AI does not change the compliance standard. It changes the volume that must meet it. In Gartner’s 2025 CMO Spend Survey, 27% of CMOs cited improved capacity to produce more content or handle more business as a direct outcome of generative AI investment (Gartner, n=402). For marketing departments at regulated firms, every additional piece of content carries the same obligation under Rule 2210.

For marketing teams, the efficiency AI offers in production does not carry over to compliance. Every variant, every adaptation, every localised version is a separate piece of content that must be reviewed against the applicable regulations. The speed advantage disappears if the review process cannot keep pace with the output.

For compliance officers, this is a capacity problem. AI increases the volume of content that requires review without increasing the capacity to review it. The 2026 report makes this pressure explicit: firms must govern AI-generated content at the scale AI produces it.

A Human Must Review the Output

FINRA expects human review of AI-generated output as a supervisory requirement. The 2026 report discusses AI agents for the first time. These are systems that research, draft, personalise, and distribute content with limited human intervention. FINRA’s position is that the fewer points at which a human touches the content, the stronger the controls must be at each one.

For a marketing team, this defines where a human must intervene. An AI tool drafts a social media post about fund performance and includes a return figure. Before publication, someone must verify that the figure is accurate, that it is calculated in accordance with the applicable methodology, and that the required disclosures are present. If the content moves from draft to publication without that step, the firm has a supervision failure.

For compliance officers, the requirement extends beyond confirming that content looks reasonable. The reviewer must be able to compare the output against the specific regulation it is meant to satisfy. If the AI drafted a risk disclosure, the reviewer needs the actual regulatory text in front of them, not just the AI-generated version. Checking that a disclosure exists is not the same as verifying that it complies.

AI Washing Carries Its Own Compliance Exposure

FINRA explicitly references AI washing charges brought by other regulators. In March 2024, the Securities and Exchange Commission (SEC) settled charges against two investment advisers for overstating how AI was used in their investment processes. Both firms had made claims in marketing materials and client communications that did not reflect the actual capabilities of their technology. In September 2024, the Federal Trade Commission (FTC) launched Operation AI Comply, a coordinated enforcement action against five companies for deceptive practices involving AI, ranging from overstated capabilities to AI tools used to facilitate consumer fraud. The risk applies directly to marketing content.

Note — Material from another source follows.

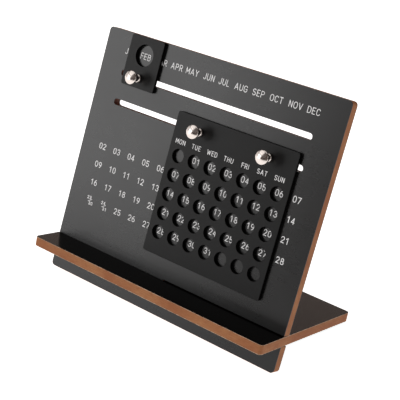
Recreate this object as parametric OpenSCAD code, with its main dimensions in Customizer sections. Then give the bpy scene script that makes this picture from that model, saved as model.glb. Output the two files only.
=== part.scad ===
// Perpetual desk calendar.
// Two faced boards of equal width are slit to their middles and pushed
// together, so the upright panel leans back on the tail of the sloping base.
// A month slider with one round window and a day slider with seven by five
// windows run along two slots in the panel. Each is held by turned studs,
// with a guide in the slot and a washer and screw behind the panel.

/* [Boards] */
// Width of both boards
board_w = 180; // [170:1:200]
// Height of the upright panel
panel_h = 161.5; // [160:0.5:190]
// Thickness of each board, facing sheets included
board_t = 6; // [5:0.5:6]
// Thickness of one facing sheet
facing_t = 0.3; // [0.2:0.1:0.8]
// Depth of the base, front edge to rear edge
base_d = 100; // [90:1:120]
// Front edge of the base to the middle of the crossing
ledge_d = 25; // [20:1:30]
// Bottom edge of the panel to the middle of the crossing
cross_h = 20; // [16:1:22]
// How far the boards stand from square at the crossing, in degrees
splay = 6; // [3:0.5:6]
// Extra width of the slits, which lets the boards take that angle
lap_slack = 0.7; // [0.7:0.1:1.5]
// Radius of the board corners
corner_r = 2.5; // [1:0.5:5]

/* [Slots] */
// Height of both slots
slot_h = 4; // [4:0.5:5]
// Length of both slots, end to end
slot_len = 144; // [140:0.5:148]
// Left edge of the panel to the left end of the slots
slot_x0 = 17.5; // [16:0.5:18]
// Bottom edge of the panel to the middle of the month slot
month_slot_v = 135.6; // [134:0.1:138]
// Bottom edge of the panel to the middle of the day slot
day_slot_v = 116.9; // [115:0.1:118]

/* [Month slider] */
// Width of the month slider
month_w = 26.3; // [24:0.1:30]
// Height of the month slider
month_h = 32; // [32:0.5:36]
// Diameter of its window
month_hole_d = 13.6; // [12:0.1:15]
// Middle of the window above the middle of the slot
month_hole_up = 14.5; // [13:0.1:16]
// Middle of the slot above the bottom edge of the slider
month_drop = 6.2; // [6:0.1:7]
// Left edge of the panel to the middle of the slider, as it stands
month_x = 33.9; // [30:0.1:120]

/* [Day slider] */
// Width of the day slider
day_w = 88.5; // [87:0.5:92]
// Height of the day slider
day_h = 89; // [88:0.5:92]
// Middle of the slot below the top edge of the slider
day_drop = 8.5; // [8:0.1:10]
// Diameter of one day window
day_hole_d = 8.5; // [7:0.1:9]
// Distance between day windows, both ways
day_pitch = 12.15; // [11:0.05:12.2]
// Middle of the slot down to the middle of the first row of windows
day_first_row = 18; // [17:0.1:20]
// Distance between the two studs
stud_gap = 50.6; // [44:0.2:56]
// Left edge of the panel to the middle of the slider, as it stands
day_x = 114.4; // [60:0.1:130]

/* [Slider fit] */
// Thickness of both slider plates
slider_t = 2; // [1.5:0.5:3]
// Room between a slider and the face of the panel
slider_gap = 0.2; // [0.1:0.1:0.4]
// Room between a guide and one side of its slot
guide_gap = 0.075; // [0.03:0.005:0.1]
// Length of the month slider's guide along the slot
shoe_len = 5.5; // [5:0.5:6]
// Radius of the slider corners
slider_r = 1.5; // [0.5:0.25:3]

/* [Studs] */
// Radius of the stud's head at its rim
head_r = 4.4; // [4.2:0.1:4.8]
// Height of the stud above the slider
stud_h = 9.5; // [9.2:0.1:11]
// Height of the head's rim above the slider
rim_h = 7.8; // [7.2:0.1:8]
// Radius of the foot of the stud
foot_r = 2.75; // [2.7:0.05:3.2]
// Radius of the stud's neck
neck_r = 2.2; // [2:0.1:2.3]

/* [Fasteners] */
// Radius of the screw's shank
screw_r = 1.48; // [1.4:0.01:1.48]
// Radius of the screw's head
screw_head_r = 2.8; // [2.5:0.1:3.2]
// Radius of the washer
washer_r = 4.2; // [3.5:0.1:5]
// Thickness of the washer
washer_t = 0.8; // [0.5:0.1:1]

/* [Hidden] */
$fn = 64;
e = 0.01;

// The slit in each board, and the small gap where the slit ends meet.
slit_h = board_t + lap_slack;
slit_gap = 0.3;

// The panel stands on its lower rear edge and the base on its lower rear
// edge, and the lean follows from where those two edges are.
heel_v = cross_h + (base_d - ledge_d) * sin(splay) - board_t / 2 * cos(splay);
heel_n = -board_t / 2 - (base_d - ledge_d) * cos(splay) - board_t / 2 * sin(splay);
lean = atan2(heel_v, -heel_n - board_t);

// Depths of the front edge and the rear edge, before centring.
cross_y = cross_h * sin(lean) + board_t / 2 * cos(lean);
front_y = cross_y - ledge_d * cos(lean - splay) - board_t / 2 * sin(lean - splay);
rear_y = cross_y + (base_d - ledge_d) * cos(lean - splay) + board_t / 2 * sin(lean - splay);
shift_y = -(front_y + rear_y) / 2;
shift_z = board_t * sin(lean);

// Middle of the slots, from the middle of the panel.
slot_mid = slot_x0 + slot_len / 2 - board_w / 2;

// Face of a slider, and depths of the parts behind the panel.
slider_face = slider_gap + slider_t;
tail_gap = 0.15;
guide_back = -board_t - tail_gap;
washer_back = guide_back - washer_t;
hole_r = 1.65;
tap_r = 1.5;
tap_depth = 6;
shank_end = slider_face + tap_depth - 0.5;

// The stud: a bead at its foot, a hollow throat that opens out under the
// head, a small round on the rim and a shallow dome that touches it.
bead_r = 1.3;
bead_h = 1.4;
throat_r = 2.8;
rim_r = 0.8;
rim_c = head_r - rim_r;
throat_h = rim_h - rim_r - sqrt(throat_r * throat_r - pow(neck_r + throat_r - rim_c, 2));
dome_c = (rim_c * rim_c + rim_h * rim_h - pow(stud_h - rim_r, 2)) / (2 * (rim_h - stud_h + rim_r));
dome_R = stud_h - dome_c;

black = [0.11, 0.11, 0.115];
slate = [0.16, 0.16, 0.165];
fibre = [0.66, 0.43, 0.28];
nickel = [0.80, 0.76, 0.70];
steel = [0.62, 0.63, 0.64];
nylon = [0.88, 0.88, 0.84];

// Panel space: x across from the middle, y up the panel from its bottom
// edge, z out of its front face.
module in_panel() {
    translate([0, shift_y, shift_z]) rotate([90 - lean, 0, 0]) children();
}

// Base space: x across, y back from the crossing, z up from the middle of
// the board's thickness.
module in_base() {
    in_panel() translate([0, cross_h, -board_t / 2]) rotate([splay - 90, 0, 0]) children();
}

// A rectangle with round corners, from its lower left corner.
module round_rect(w, h, r) {
    translate([r, 0]) square([w - 2 * r, h]);
    translate([0, r]) square([w, h - 2 * r]);
    for (x = [r, w - r], y = [r, h - r]) translate([x, y]) circle(r);
}

// A slot with round ends, from its middle.
module round_slot(len, h) {
    square([len - h, h], center = true);
    for (s = [-1, 1]) translate([s * (len - h) / 2, 0]) circle(h / 2);
}

// Outline of the panel, with both slots and the slit from its right end.
module panel_outline() {
    difference() {
        translate([-board_w / 2, 0]) round_rect(board_w, panel_h, corner_r);
        for (v = [month_slot_v, day_slot_v]) translate([slot_mid, v]) round_slot(slot_len, slot_h);
        translate([-slit_gap, cross_h - slit_h / 2]) square([board_w / 2 + slit_gap + 1, slit_h]);
    }
}

// Outline of the base, with the slit from its left end.
module base_outline() {
    difference() {
        translate([-board_w / 2, -ledge_d]) round_rect(board_w, base_d, corner_r);
        translate([-board_w / 2 - 1, -slit_h / 2]) square([board_w / 2 + slit_gap + 1, slit_h]);
    }
}

// One layer of a board, between two depths.
module layer(low, high) {
    translate([0, 0, low]) linear_extrude(high - low) children();
}

// Fibreboard core of the panel
module panel_core() {
    color(fibre) in_panel() layer(facing_t - board_t, -facing_t) panel_outline();
}

// Black sheet on the front of the panel
module panel_front_facing() {
    color(slate) in_panel() layer(-facing_t, 0) panel_outline();
}

// Black sheet on the back of the panel
module panel_rear_facing() {
    color(slate) in_panel() layer(-board_t, facing_t - board_t) panel_outline();
}

// Fibreboard core of the base
module base_core() {
    color(fibre) in_base() layer(facing_t - board_t / 2, board_t / 2 - facing_t) base_outline();
}

// Black sheet on the top of the base
module base_top_facing() {
    color(slate) in_base() layer(board_t / 2 - facing_t, board_t / 2) base_outline();
}

// Black sheet under the base
module base_bottom_facing() {
    color(slate) in_base() layer(-board_t / 2, facing_t - board_t / 2) base_outline();
}

// Place on the month slot and on the day slot.
module on_month() {
    in_panel() translate([month_x - board_w / 2, month_slot_v, 0]) children();
}
module on_day(side = 0) {
    in_panel() translate([day_x - board_w / 2 + side * stud_gap / 2, day_slot_v, 0]) children();
}

// Month plate with its one window and the hole for its screw
module month_slider() {
    color(black) on_month() layer(slider_gap, slider_face) difference() {
        translate([-month_w / 2, -month_drop]) round_rect(month_w, month_h, slider_r);
        translate([0, month_hole_up]) circle(month_hole_d / 2);
        circle(hole_r);
    }
}

// Day plate with its grid of windows and the holes for its two screws
module day_slider() {
    color(black) on_day() layer(slider_gap, slider_face) difference() {
        translate([-day_w / 2, day_drop - day_h]) round_rect(day_w, day_h, slider_r);
        for (c = [-3:3], r = [0:4])
            translate([c * day_pitch, -day_first_row - r * day_pitch]) circle(day_hole_d / 2);
        for (s = [-1, 1]) translate([s * stud_gap / 2, 0]) circle(hole_r);
    }
}

// Half section of a stud: foot bead, neck, throat and domed head, tapped from below
module stud_section() {
    difference() {
        union() {
            square([foot_r - 0.65, bead_h]);
            translate([foot_r - bead_r, bead_h]) circle(bead_r);
            square([neck_r, rim_h]);
            difference() {
                translate([0, throat_h]) square([rim_c, rim_h - throat_h]);
                translate([neck_r + throat_r, throat_h]) circle(throat_r, $fn = 128);
            }
            intersection() {
                translate([0, dome_c]) circle(dome_R, $fn = 128);
                translate([0, rim_h - e]) square([rim_c, stud_h]);
            }
            translate([rim_c, rim_h]) circle(rim_r);
        }
        translate([-20, -20]) square([20, 60]);
        square([tap_r, tap_depth]);
    }
}
module stud() {
    color(nickel) translate([0, 0, slider_face]) rotate_extrude($fn = 128) stud_section();
}

// Guide of the month slider: a block with round ends that keeps the plate upright
module shoe() {
    color(nylon) layer(guide_back, slider_gap) difference() {
        round_slot(shoe_len, slot_h - 2 * guide_gap);
        circle(hole_r);
    }
}

// Guide of the day slider: a plain bush round each screw
module bush() {
    color(nylon) layer(guide_back, slider_gap) difference() {
        circle(slot_h / 2 - guide_gap);
        circle(hole_r);
    }
}

// Washer that spans the slot behind the panel
module washer() {
    color(steel) layer(washer_back, guide_back) difference() {
        circle(washer_r);
        circle(hole_r);
    }
}

// Pan head screw with a driver slot
module screw() {
    color(steel) difference() {
        union() {
            translate([0, 0, washer_back - e]) cylinder(r = screw_r, h = shank_end - washer_back + e);
            translate([0, 0, washer_back]) rotate([180, 0, 0]) rotate_extrude() {
                square([screw_head_r, 0.9]);
                square([screw_head_r - 0.9, 1.8]);
                intersection() {
                    translate([screw_head_r - 0.9, 0.9]) circle(0.9);
                    square([screw_head_r + 1, 2]);
                }
            }
        }
        translate([0, 0, washer_back - 1.8]) cube([2 * screw_head_r + 1, 0.8, 1.8], center = true);
    }
}

module month_knob() on_month() stud();
module month_guide_shoe() on_month() shoe();
module month_washer() on_month() washer();
module month_screw() on_month() screw();
module day_knob_left() on_day(-1) stud();
module day_knob_right() on_day(1) stud();
module day_guide_bush_left() on_day(-1) bush();
module day_guide_bush_right() on_day(1) bush();
module day_washer_left() on_day(-1) washer();
module day_washer_right() on_day(1) washer();
module day_screw_left() on_day(-1) screw();
module day_screw_right() on_day(1) screw();

panel_core();
panel_front_facing();
panel_rear_facing();
base_core();
base_top_facing();
base_bottom_facing();
month_slider();
month_knob();
month_guide_shoe();
month_washer();
month_screw();
day_slider();
day_knob_left();
day_knob_right();
day_guide_bush_left();
day_guide_bush_right();
day_washer_left();
day_washer_right();
day_screw_left();
day_screw_right();
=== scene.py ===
import math

import bpy
from mathutils import Matrix, Vector
from mathutils.geometry import delaunay_2d_cdt


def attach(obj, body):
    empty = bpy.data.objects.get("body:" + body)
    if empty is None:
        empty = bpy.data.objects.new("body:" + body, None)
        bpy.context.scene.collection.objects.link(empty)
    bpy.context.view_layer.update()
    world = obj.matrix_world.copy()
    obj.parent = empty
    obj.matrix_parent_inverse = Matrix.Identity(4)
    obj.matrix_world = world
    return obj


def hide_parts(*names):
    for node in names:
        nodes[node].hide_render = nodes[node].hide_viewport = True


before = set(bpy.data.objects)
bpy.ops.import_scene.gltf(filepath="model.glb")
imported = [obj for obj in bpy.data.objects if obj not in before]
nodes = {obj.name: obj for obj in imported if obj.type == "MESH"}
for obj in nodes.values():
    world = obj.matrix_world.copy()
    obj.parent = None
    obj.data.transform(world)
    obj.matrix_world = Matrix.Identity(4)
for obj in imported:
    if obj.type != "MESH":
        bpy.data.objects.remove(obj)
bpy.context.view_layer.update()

# ---------------------------------------------------------------- dimensions
# Millimetres, the same numbers as the CAD source.
BOARD_W, PANEL_H, BOARD_T, FACING_T = 180.0, 161.5, 6.0, 0.3
BASE_D, LEDGE_D, CROSS_H, SPLAY = 100.0, 25.0, 20.0, math.radians(6.0)
LAP_SLACK, CORNER_R, SLIT_GAP = 0.7, 2.5, 0.3
SLOT_H, SLOT_LEN, SLOT_X0, MONTH_V, DAY_V = 4.0, 144.0, 17.5, 135.6, 116.9
MONTH_W, MONTH_H, MONTH_HOLE_D, MONTH_HOLE_UP, MONTH_DROP, MONTH_X = 26.3, 32.0, 13.6, 14.5, 6.2, 33.9
DAY_W, DAY_H, DAY_DROP, DAY_HOLE_D, PITCH, FIRST_ROW, STUD_GAP, DAY_X = 88.5, 89.0, 8.5, 8.5, 12.15, 18.0, 50.6, 114.4
SLIDER_T, SLIDER_GAP, SLIDER_R = 2.0, 0.2, 1.5
HEAD_R, STUD_H, RIM_H, FOOT_R, NECK_R = 4.4, 9.5, 7.8, 2.75, 2.2
HOLE_R, TAP_R, TAP_DEPTH, RIM_R, BEAD_R, BEAD_H, THROAT_R = 1.65, 1.5, 6.0, 0.8, 1.3, 1.4, 2.8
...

A firm that describes its service as powered by advanced AI when the underlying technology is a basic rules engine has made a misleading claim. A campaign stating that our AI analyses thousands of data points in real time must be accurate about what the system actually does, not just compliant with the product disclosures.

This creates a dual compliance obligation for marketing teams. The content that AI generates must comply with the regulations governing the product it promotes. Separately, any claim the firm makes about its own use of AI must itself be accurate and substantiated. A compliance officer reviewing a campaign now has two questions. Does the content comply with the applicable product regulations? And are the claims the firm makes about how it uses AI true?

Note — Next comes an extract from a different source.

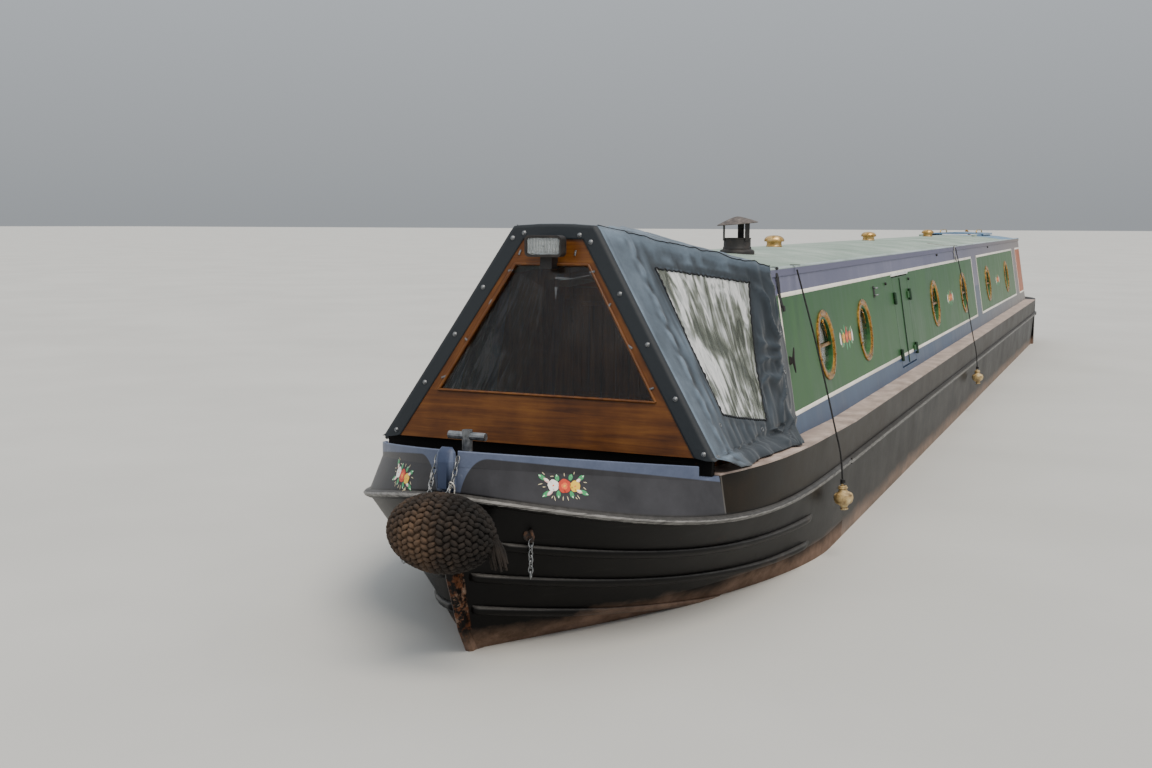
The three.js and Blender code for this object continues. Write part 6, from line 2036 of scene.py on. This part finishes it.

Your Vendor’s AI Is Your Compliance Problem

The firm’s supervisory obligation does not transfer when it outsources content creation. An agency uses an AI tool to draft a campaign copy for a FINRA member firm. The AI fabricates a compliance disclosure that does not match the product’s actual risk profile. The regulatory liability sits with the firm, not the agency. The same applies to a freelancer, a technology vendor, or any third party producing content on the firm’s behalf.

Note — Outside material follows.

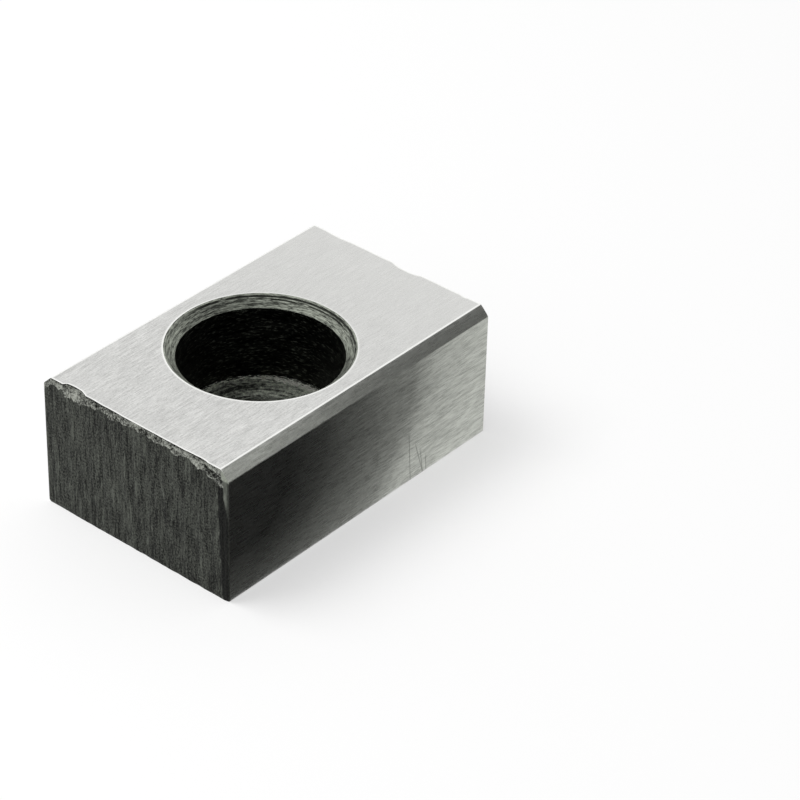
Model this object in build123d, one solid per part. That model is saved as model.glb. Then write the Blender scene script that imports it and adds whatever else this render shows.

The report raises a vendor risk that most contracts do not yet cover. An AI vendor updates its underlying model without disclosure. The new model handles regulatory language differently, and content that met compliance standards last month may not meet them today. The report’s emphasis on third-party risk governance and ongoing monitoring suggests firms should consider contractual controls that require disclosure of material model changes and supervisory processes that account for shifts in output quality.

Five Expectations for Marketing and Compliance Teams

FINRA’s 2026 report establishes five expectations for anyone producing or supervising marketing content at a member firm:

First, marketing content created by AI is a named, supervised use case. It is not covered by general AI governance unless the governance explicitly addresses content creation.

Second, written supervisory procedures must require that AI-generated marketing content is reviewed against the applicable regulations before publication.

Third, human review of AI-generated marketing content is a supervisory expectation. Fully automated content pipelines do not meet that standard.

Fourth, claims about AI capabilities in marketing materials must be accurate and balanced. AI washing is a stated concern.

Fifth, outsourcing content creation does not outsource the compliance obligation. Third-party content must meet the same standard.

The operational requirement behind all five is the same. Validate marketing content against the specific regulations that govern it, before publication, with a documented record of the result.